The geochemistry of the 2.75 Ga-old Helen Iron Formation, Wawa, Ontario – Insights into iron formation deposition from carbon isotopes and rare earth elements

Abstract

A high resolution stratigraphically controlled rare earth element and carbon isotope study of the 2.75 Ga old Algoma-type Helen Iron Formation has provided new insights into the chemistry of late Archean seawater. The Helen Iron Formation passes from a sediment dominated by rhyolitic detrital material in the first 20m of the section into a purely chemical sediment reflecting the chemistry of the seawater from which it precipitated. An overprint of a hydrothermal signature, seen in the development of a positive europium anomaly, increasing in magnitude upsection is in good accordance with field observations indicating a deepening of the Helen basin through time.
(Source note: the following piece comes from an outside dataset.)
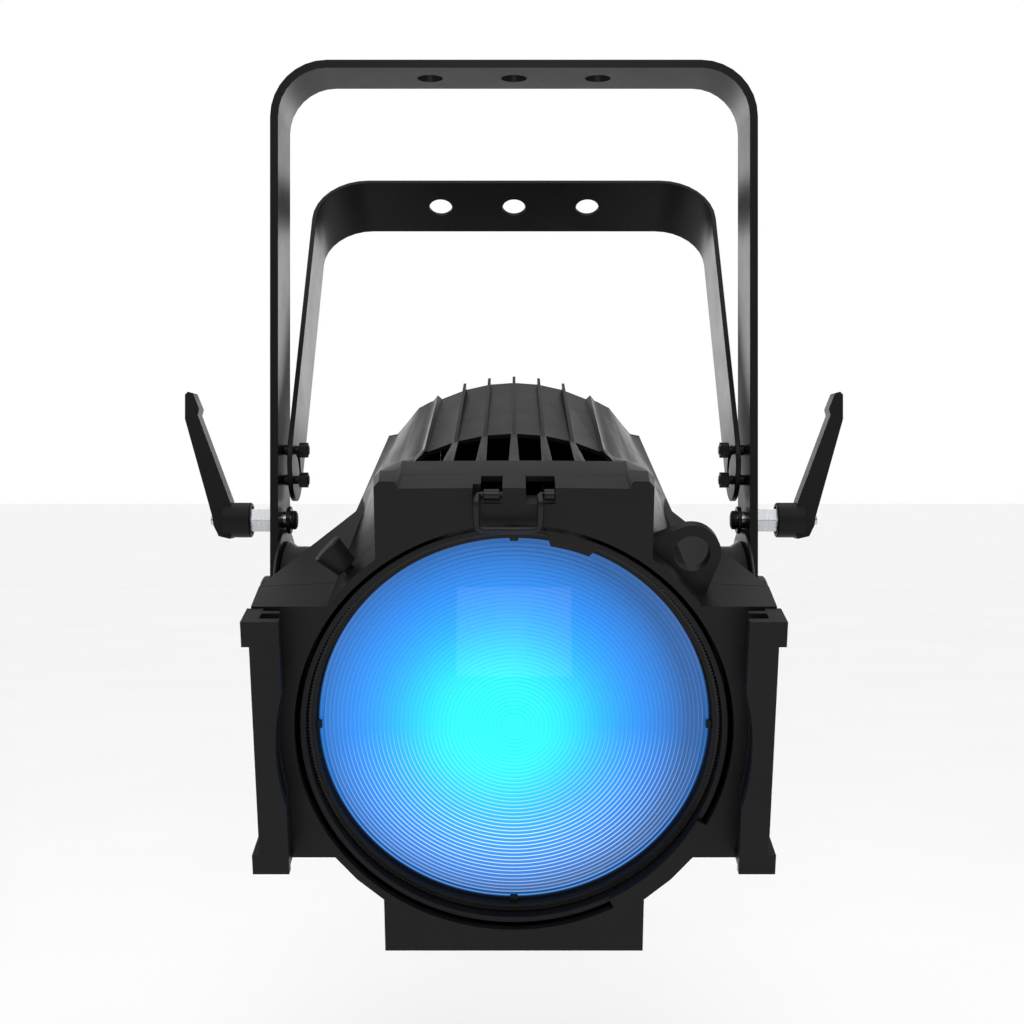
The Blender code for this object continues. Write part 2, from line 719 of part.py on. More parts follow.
def rear_cover(head):
    loops = [outline_at(BACK_U, OUTER_LINES)]
    x, v, half, tall = DISPLAY
    loops.append(rectangle(x - half, v - tall, x + half, v + tall))
    loops += [circle(BUTTON_R + 0.4, spot) for spot in BUTTONS.values()]
    loops += [circle(SOCKET_R + 0.4, (x, SOCKET_V), 32) for x in SOCKETS.values()]
    loops.append(circle(FUSE[2] + 0.4, FUSE[:2]))
    for row in range(-3, 4):
        height = row * 12.0
        reach = math.sqrt(GRILLE_R ** 2 - height ** 2)
        loops += [rectangle(-reach, height - 3, -3, height + 3), rectangle(3, height - 3, reach, height + 3)]
    return paint(prism("rear_cover", loops, PANEL_FRONT, PANEL_BACK, "xv", head), *BLACK)


def rear_controls(head):
    x, v, half, tall = DISPLAY
    screen = block(
        "display", (x - half + GAP, BACK_U - 4, v - tall + GAP),
        (x + half - GAP, PANEL_BACK - 0.8, v + tall - GAP),
        head)
    paint(screen, *SCREEN)
    for name, (x, v) in BUTTONS.items():
        cap = rod(f"button_{name}", BUTTON_R, BACK_U - 3, PANEL_BACK + 2.2, "u", head)
        cap.location = (x * MM, 0, v * MM)
        paint(cap, *PLASTIC)
    for name, x in SOCKETS.items():
        bore = 8.5 if name.startswith("power") else 7.8
        profile = [
            (0, BACK_U - 9), (bore, BACK_U - 9), (bore, PANEL_BACK + 2.4), (14.4, PANEL_BACK + 2.4),
            (14.4, PANEL_BACK + GAP), (SOCKET_R, PANEL_BACK + GAP), (SOCKET_R, BACK_U - 14), (0, BACK_U - 14),
        ]
        body = turned(name, profile, "u", head, 32, False)
        body.location = (x * MM, 0, SOCKET_V * MM)
        paint(body, *PLASTIC)
    fuse = turned(
        "fuse_holder",
        [(0, PANEL_BACK + 7), (6.5, PANEL_BACK + 7), (7.5, PANEL_BACK + 6), (7.5, PANEL_BACK + GAP + 0.1),
         (7.5, BACK_U - 20), (0, BACK_U - 20)],
        "u", head, 32, False)
    fuse.location = (FUSE[0] * MM, 0, FUSE[1] * MM)
    paint(fuse, *PLASTIC)


def pivot_hubs(head):
    hub_profile = [
        (PIVOT_BORE_R, 134.9), (41.8, 134.9), (42.6, 134.1), (39.0, 129.2), (HUB_BOSS_R, 129.0),
        (HUB_BOSS_R, 90.8), (35.0, 90.8), (35.0, 124.0), (32.0, 127.0), (PIVOT_BORE_R, 127.0),
    ]
    for side_name, side in SIDES:
        hub = turned(f"pivot_hub_{side_name}", hub_profile, "x", head, 48)
        disc = ring(f"brake_disc_{side_name}", PIVOT_BORE_R, 49.5, 135.25, 136.65, "x", head, 64)
        for piece, finish in ((hub, BLACK), (disc, DARK_STEEL)):
            on_side(piece, side)
            piece.location = (0, PIVOT_U * MM, PIVOT_V * MM)
            paint(piece, *finish)


def latch(head):
    """The wire bail over the accessory slots, with both ends turned to the right."""
    left, right, front, low = -18.4, 12.9, -12.6, -14.2
    bend = 3.0

    def corner(x):
        return [(x, front + bend, 0), (x, front + bend * 0.3, -bend * 0.3), (x, front, -bend)]

    path = (
        [(-2.6, 0, 0), (left + 2.4, 0, 0), (left + 0.5, -0.6, 0), (left, -2.6, 0)]
        + corner(left)
        + [(left, front, low + bend), (left + bend * 0.3, front, low + bend * 0.3)]
        + [(left + bend, front, low), (right - bend, front, low)]
        + [(right - bend * 0.3, front, low + bend * 0.3), (right, front, low + bend)]
        + list(reversed(corner(right)))
        + [(right, -2.6, 0), (right + 0.5, -0.6, 0), (right + 2.4, 0, 0), (26.0, 0, 0)]
    )
    curve = bpy.data.curves.new("latch_bail", "CURVE")
    curve.dimensions = "3D"
    curve.bevel_depth = 1.75 * MM
    curve.bevel_resolution = 2
    curve.use_fill_caps = True
    spline = curve.splines.new("POLY")
    spline.points.add(len(path) - 1)
    for point, (x, u, v) in zip(spline.points, path):
        point.co = (x * MM, u * MM, v * MM, 1)
    scratch = bpy.data.objects.new("latch_bail", curve)
    PARTS.objects.link(scratch)
    bail = add("latch_bail", baked(scratch), head)
    bail.location = (0, LATCH_U * MM, LATCH_V * MM)
    return paint(bail, *DARK_STEEL)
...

The lack of a cerium anomaly along with the predominance of Fe2+ over Fe3+ indicates that oxygen played a minor role in the deposition of the Helen Iron Formation.Carbon isotope data are unusual for iron formation as they cluster around 0‰ (VPDB) and indicate direct precipitation from seawater. However, highly negative carbon isotope excursions suggest two episodes of dissimilatory iron reduction in sediments rich in organic matter, the negative carbon isotope signatures being inherited from the oxidation of this organic matter. These excursions have high magnitudes of 3 and 10.5‰, respectively.These results indicate that the Helen Iron Formation was deposited in a restricted basin with high input of Fe2+ from distal hydrothermal sources and high levels of CO2, explained by submarine volcanic activity in the Helen Basin. We suggest that CO2 and Fe oversaturation led to the direct precipitation of siderite and minor ankerite and that the negative carbon isotope excursions observed are the result of the oxidation of organic matter previously produced by bacterial dissimilatory iron reduction. The Helen Iron Formation thus is a direct precipitate from seawater in a basin increasing in water depth from moderately deep to deep water and presents a significant local hiatus in submarine volcanism.